▶ **Your instructions**: For the material that follows, return exactly the lines from the one with "Recreate this object" through the one with "SPLASH_FOOT_BEND = 5.0", both ends included.

Stored items
┌────────

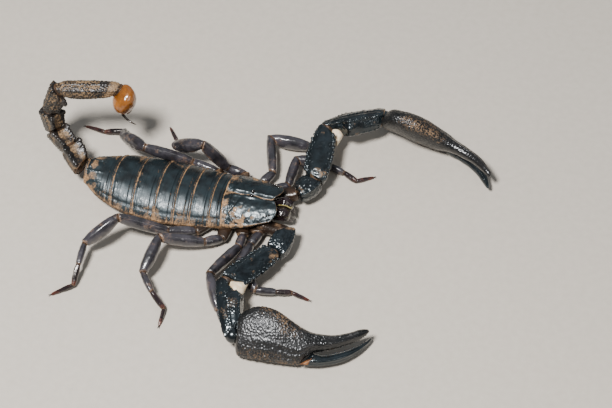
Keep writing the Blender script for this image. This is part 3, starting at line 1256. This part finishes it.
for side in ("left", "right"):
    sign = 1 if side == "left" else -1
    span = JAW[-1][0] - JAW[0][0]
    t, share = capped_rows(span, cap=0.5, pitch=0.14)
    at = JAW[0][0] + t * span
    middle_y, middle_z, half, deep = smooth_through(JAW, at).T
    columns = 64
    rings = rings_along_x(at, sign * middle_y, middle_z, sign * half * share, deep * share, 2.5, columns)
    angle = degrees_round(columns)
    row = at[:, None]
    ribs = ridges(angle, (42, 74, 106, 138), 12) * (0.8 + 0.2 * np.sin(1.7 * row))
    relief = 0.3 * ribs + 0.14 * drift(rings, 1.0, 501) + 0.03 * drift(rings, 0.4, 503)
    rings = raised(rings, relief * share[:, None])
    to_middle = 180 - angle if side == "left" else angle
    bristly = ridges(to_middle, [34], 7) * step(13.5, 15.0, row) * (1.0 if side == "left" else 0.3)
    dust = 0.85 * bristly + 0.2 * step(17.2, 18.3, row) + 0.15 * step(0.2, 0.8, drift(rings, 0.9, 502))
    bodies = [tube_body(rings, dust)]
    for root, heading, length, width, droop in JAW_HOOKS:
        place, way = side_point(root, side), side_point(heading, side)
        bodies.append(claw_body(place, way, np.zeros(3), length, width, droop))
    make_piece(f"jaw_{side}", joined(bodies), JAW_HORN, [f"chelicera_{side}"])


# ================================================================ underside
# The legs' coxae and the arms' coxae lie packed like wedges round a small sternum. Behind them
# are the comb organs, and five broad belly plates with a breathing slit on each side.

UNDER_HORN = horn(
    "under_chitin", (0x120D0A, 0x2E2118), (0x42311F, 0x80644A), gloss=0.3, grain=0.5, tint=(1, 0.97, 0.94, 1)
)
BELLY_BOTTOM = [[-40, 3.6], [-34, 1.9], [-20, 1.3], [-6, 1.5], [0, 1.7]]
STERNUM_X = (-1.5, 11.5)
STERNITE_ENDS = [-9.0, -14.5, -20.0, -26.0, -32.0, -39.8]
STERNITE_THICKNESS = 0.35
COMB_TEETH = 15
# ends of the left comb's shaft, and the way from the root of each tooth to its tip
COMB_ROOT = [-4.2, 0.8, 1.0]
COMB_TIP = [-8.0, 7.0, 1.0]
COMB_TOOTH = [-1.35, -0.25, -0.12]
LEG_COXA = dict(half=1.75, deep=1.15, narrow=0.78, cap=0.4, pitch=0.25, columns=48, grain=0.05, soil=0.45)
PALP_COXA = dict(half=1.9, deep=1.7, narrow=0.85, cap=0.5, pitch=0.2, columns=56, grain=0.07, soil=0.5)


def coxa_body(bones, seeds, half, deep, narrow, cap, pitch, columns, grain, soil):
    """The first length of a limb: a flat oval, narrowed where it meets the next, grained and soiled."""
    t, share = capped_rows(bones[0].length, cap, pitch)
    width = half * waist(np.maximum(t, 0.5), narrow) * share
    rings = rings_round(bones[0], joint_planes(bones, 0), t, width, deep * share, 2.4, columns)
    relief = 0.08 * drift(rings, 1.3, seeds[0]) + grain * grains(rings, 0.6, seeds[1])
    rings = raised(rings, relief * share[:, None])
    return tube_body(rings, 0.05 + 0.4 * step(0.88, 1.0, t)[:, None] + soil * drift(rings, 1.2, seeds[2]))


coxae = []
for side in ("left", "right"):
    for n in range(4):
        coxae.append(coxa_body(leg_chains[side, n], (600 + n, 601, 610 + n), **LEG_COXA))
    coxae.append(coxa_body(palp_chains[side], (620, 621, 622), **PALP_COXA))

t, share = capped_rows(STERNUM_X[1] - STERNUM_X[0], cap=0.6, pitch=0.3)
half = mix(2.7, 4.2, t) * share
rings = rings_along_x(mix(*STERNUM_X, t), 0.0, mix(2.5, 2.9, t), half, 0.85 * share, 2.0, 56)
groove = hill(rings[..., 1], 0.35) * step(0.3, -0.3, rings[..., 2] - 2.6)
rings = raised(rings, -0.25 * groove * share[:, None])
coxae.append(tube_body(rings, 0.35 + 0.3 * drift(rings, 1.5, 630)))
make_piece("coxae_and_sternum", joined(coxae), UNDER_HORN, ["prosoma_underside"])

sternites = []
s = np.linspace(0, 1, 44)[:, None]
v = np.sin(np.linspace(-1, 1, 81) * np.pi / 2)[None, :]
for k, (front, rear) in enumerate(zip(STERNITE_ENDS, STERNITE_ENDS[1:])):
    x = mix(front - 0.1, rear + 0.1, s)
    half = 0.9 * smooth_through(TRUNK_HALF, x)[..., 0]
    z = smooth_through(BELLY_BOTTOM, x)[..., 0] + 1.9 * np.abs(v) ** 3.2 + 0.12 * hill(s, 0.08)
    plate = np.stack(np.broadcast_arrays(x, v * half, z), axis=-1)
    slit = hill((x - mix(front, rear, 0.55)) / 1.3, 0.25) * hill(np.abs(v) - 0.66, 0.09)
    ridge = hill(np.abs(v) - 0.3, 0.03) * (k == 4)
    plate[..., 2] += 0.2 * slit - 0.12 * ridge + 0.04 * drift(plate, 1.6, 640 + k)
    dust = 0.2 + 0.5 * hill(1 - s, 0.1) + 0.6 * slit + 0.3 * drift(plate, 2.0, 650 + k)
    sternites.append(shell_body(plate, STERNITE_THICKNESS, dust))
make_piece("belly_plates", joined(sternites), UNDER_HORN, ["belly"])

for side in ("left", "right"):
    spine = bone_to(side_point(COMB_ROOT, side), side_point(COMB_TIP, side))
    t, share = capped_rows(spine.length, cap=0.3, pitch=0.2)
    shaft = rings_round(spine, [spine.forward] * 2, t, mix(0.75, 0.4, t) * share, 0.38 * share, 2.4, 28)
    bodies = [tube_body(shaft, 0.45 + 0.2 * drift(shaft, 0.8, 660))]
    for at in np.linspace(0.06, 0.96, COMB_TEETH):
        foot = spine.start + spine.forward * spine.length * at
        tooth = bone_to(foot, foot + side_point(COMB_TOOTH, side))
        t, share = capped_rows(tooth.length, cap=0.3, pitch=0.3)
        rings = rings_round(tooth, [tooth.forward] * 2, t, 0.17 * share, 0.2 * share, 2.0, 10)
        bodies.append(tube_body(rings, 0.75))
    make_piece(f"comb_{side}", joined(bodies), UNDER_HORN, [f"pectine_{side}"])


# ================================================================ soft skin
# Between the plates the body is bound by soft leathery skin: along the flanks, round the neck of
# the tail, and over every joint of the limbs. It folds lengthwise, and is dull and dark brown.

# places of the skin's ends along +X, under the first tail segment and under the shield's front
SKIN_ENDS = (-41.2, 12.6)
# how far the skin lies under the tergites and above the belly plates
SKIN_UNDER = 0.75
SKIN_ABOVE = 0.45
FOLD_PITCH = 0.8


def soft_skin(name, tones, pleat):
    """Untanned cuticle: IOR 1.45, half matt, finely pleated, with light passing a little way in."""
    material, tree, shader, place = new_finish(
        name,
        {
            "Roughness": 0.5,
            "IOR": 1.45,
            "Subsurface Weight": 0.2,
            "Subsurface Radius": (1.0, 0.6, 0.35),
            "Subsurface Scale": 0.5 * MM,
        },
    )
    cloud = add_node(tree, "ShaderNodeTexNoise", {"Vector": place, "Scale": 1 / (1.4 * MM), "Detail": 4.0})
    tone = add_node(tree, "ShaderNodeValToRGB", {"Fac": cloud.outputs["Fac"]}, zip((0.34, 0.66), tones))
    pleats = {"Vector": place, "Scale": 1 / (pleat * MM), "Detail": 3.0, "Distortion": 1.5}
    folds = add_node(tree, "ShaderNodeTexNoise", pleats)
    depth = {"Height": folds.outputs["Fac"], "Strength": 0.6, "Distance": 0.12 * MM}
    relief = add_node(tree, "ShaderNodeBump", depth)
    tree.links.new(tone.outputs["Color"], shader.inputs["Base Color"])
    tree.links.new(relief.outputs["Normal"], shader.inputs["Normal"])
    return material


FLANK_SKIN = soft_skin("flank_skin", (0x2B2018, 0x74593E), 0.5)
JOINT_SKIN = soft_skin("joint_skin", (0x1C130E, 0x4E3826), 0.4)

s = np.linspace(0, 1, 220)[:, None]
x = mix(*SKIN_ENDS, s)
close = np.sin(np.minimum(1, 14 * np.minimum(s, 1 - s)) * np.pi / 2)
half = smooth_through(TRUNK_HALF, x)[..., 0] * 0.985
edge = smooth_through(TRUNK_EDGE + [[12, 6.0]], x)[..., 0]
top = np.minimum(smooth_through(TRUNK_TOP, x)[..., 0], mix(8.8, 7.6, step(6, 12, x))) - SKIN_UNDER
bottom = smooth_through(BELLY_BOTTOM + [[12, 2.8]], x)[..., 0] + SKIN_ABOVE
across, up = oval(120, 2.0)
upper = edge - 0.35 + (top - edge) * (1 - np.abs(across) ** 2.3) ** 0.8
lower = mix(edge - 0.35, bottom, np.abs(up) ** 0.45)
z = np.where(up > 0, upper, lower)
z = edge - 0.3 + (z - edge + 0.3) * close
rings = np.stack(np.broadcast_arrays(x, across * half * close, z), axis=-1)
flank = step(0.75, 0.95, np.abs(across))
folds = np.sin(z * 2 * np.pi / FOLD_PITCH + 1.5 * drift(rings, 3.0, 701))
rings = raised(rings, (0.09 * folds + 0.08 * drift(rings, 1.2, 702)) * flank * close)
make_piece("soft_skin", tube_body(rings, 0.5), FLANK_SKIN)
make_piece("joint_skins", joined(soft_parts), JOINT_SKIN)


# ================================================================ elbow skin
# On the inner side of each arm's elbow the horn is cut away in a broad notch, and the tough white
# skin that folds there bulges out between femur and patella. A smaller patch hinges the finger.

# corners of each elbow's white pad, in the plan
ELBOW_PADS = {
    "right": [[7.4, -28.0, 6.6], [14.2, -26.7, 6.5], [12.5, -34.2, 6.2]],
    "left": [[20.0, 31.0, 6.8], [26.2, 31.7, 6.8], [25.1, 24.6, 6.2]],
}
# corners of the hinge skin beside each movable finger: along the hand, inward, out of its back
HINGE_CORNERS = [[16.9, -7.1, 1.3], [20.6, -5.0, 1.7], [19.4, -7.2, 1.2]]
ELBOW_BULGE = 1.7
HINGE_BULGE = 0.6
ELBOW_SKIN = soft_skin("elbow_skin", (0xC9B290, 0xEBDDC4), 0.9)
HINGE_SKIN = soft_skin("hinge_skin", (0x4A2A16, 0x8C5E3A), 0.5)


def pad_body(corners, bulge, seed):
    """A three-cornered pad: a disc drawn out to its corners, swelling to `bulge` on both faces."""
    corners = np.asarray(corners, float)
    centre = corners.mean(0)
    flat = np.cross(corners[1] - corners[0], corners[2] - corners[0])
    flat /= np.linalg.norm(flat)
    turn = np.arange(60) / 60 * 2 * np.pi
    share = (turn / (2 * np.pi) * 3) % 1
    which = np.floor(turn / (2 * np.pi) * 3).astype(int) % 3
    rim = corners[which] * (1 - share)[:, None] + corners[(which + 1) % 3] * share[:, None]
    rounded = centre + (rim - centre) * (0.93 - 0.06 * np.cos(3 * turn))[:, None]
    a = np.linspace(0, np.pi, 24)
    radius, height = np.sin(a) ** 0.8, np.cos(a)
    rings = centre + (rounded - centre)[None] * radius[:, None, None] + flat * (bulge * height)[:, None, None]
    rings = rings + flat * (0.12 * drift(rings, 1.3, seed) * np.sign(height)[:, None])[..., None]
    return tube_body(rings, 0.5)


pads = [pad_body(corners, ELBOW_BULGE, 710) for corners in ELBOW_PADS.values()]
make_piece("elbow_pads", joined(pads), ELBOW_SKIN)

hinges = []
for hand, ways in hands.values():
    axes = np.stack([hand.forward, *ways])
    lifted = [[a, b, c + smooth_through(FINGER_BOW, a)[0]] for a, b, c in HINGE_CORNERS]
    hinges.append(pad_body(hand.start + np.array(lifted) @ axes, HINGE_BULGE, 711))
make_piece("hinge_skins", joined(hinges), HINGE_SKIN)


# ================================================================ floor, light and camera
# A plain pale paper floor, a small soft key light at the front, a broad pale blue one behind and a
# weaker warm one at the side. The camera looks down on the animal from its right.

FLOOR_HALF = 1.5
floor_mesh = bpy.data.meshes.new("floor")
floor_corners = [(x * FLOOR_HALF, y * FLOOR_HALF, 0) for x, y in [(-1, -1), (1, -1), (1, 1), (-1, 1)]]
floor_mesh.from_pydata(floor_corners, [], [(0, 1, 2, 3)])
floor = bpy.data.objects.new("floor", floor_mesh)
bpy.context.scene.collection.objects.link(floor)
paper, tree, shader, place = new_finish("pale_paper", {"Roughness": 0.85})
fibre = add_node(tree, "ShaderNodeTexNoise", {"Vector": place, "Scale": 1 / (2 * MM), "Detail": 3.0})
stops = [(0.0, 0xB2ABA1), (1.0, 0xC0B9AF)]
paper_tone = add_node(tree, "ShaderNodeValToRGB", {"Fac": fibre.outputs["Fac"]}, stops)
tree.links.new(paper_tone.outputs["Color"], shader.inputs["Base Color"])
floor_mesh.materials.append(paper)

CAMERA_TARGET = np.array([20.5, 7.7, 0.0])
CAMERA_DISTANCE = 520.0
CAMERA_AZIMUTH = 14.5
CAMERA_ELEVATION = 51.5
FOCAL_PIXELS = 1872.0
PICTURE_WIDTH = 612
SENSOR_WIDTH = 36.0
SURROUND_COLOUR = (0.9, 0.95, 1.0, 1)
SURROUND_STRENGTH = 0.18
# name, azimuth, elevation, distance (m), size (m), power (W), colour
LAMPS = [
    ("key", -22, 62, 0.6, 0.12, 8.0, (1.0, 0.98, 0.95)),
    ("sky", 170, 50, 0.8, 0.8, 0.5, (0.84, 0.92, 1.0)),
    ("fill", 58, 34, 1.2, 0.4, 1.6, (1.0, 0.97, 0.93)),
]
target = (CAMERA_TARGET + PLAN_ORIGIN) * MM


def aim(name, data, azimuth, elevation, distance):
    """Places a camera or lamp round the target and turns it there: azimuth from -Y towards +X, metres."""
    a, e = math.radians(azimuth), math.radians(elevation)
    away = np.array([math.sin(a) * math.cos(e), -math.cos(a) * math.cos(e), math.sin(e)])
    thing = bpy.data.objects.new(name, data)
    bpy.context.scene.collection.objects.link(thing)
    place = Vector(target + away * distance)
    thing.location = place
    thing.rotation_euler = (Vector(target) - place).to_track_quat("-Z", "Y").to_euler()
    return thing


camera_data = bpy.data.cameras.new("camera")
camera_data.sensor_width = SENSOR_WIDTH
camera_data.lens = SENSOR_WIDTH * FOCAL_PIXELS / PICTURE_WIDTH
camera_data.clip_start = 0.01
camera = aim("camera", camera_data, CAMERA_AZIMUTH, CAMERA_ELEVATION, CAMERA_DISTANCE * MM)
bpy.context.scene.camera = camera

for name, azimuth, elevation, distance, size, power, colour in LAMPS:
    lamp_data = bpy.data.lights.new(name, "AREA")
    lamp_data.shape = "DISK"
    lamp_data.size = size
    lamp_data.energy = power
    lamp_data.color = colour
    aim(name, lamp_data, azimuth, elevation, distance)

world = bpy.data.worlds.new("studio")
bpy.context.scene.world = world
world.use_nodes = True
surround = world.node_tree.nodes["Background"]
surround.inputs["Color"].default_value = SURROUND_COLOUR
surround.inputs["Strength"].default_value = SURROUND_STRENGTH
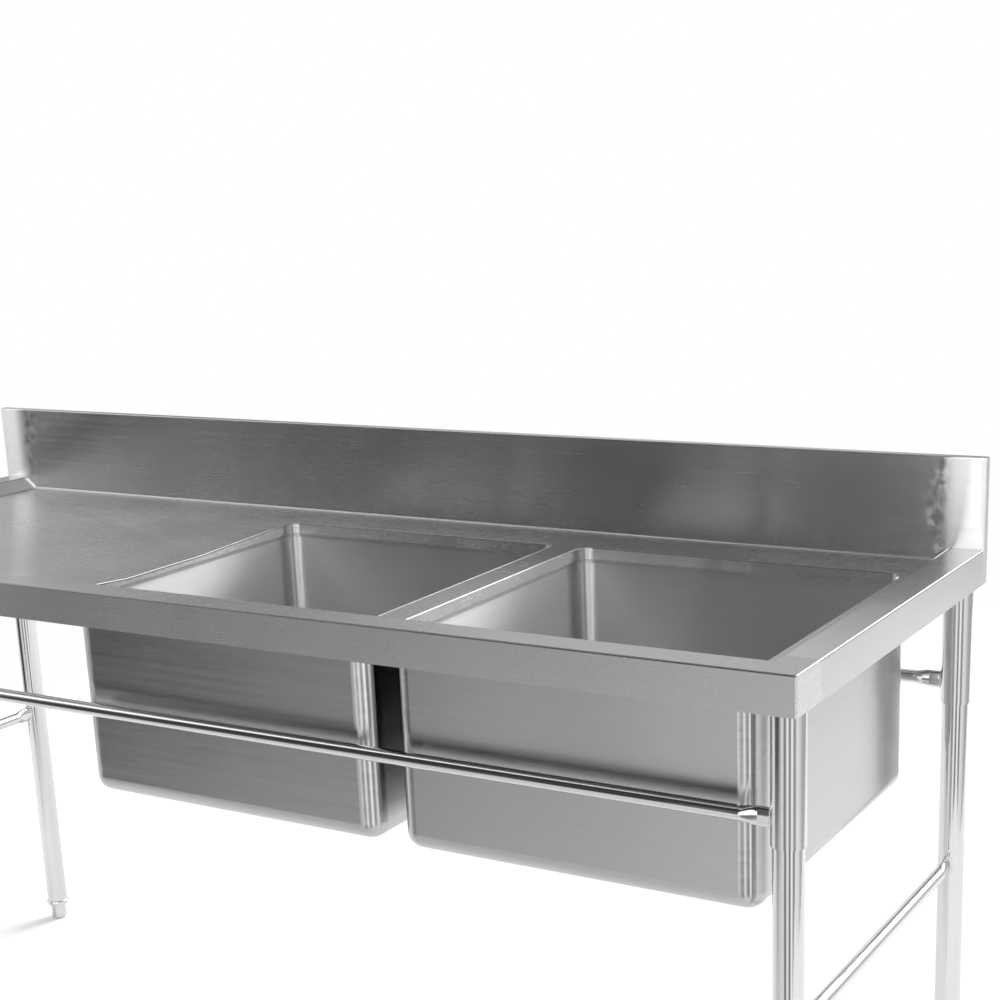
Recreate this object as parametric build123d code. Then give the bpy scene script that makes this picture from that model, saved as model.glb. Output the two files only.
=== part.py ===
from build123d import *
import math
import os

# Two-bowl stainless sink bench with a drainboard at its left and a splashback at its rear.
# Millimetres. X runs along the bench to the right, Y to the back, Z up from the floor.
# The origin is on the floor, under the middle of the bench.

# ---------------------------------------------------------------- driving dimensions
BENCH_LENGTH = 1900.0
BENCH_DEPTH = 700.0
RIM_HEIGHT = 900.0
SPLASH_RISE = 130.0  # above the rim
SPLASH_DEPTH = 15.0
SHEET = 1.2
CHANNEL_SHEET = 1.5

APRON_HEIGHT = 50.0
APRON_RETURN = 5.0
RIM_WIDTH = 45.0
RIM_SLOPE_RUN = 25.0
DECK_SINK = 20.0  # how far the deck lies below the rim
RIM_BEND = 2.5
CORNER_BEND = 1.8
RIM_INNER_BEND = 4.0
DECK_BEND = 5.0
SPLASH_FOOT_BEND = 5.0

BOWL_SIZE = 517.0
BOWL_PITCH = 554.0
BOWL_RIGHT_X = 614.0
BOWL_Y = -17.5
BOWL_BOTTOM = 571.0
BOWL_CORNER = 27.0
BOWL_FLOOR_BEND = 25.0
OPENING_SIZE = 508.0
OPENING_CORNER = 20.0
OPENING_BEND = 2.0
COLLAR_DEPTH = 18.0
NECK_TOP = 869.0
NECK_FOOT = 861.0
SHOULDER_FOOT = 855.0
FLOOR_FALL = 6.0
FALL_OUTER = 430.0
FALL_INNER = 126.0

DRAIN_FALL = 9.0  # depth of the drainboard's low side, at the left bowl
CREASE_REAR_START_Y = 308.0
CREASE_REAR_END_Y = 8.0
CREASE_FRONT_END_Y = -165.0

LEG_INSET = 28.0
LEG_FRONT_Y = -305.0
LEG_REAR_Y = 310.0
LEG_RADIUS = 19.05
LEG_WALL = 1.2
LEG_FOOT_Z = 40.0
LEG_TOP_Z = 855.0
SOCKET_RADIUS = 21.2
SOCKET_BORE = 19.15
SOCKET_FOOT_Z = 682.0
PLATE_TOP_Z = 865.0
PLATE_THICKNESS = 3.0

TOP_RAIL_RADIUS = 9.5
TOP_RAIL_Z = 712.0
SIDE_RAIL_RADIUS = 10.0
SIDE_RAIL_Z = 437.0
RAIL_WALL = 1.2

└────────

▶ **Result**:
Recreate this object as parametric build123d code. Then give the bpy scene script that makes this picture from that model, saved as model.glb. Output the two files only.
=== part.py ===
from build123d import *
import math
import os

# Two-bowl stainless sink bench with a drainboard at its left and a splashback at its rear.
# Millimetres. X runs along the bench to the right, Y to the back, Z up from the floor.
# The origin is on the floor, under the middle of the bench.

# ---------------------------------------------------------------- driving dimensions
BENCH_LENGTH = 1900.0
BENCH_DEPTH = 700.0
RIM_HEIGHT = 900.0
SPLASH_RISE = 130.0  # above the rim
SPLASH_DEPTH = 15.0
SHEET = 1.2
CHANNEL_SHEET = 1.5

APRON_HEIGHT = 50.0
APRON_RETURN = 5.0
RIM_WIDTH = 45.0
RIM_SLOPE_RUN = 25.0
DECK_SINK = 20.0  # how far the deck lies below the rim
RIM_BEND = 2.5
CORNER_BEND = 1.8
RIM_INNER_BEND = 4.0
DECK_BEND = 5.0
SPLASH_FOOT_BEND = 5.0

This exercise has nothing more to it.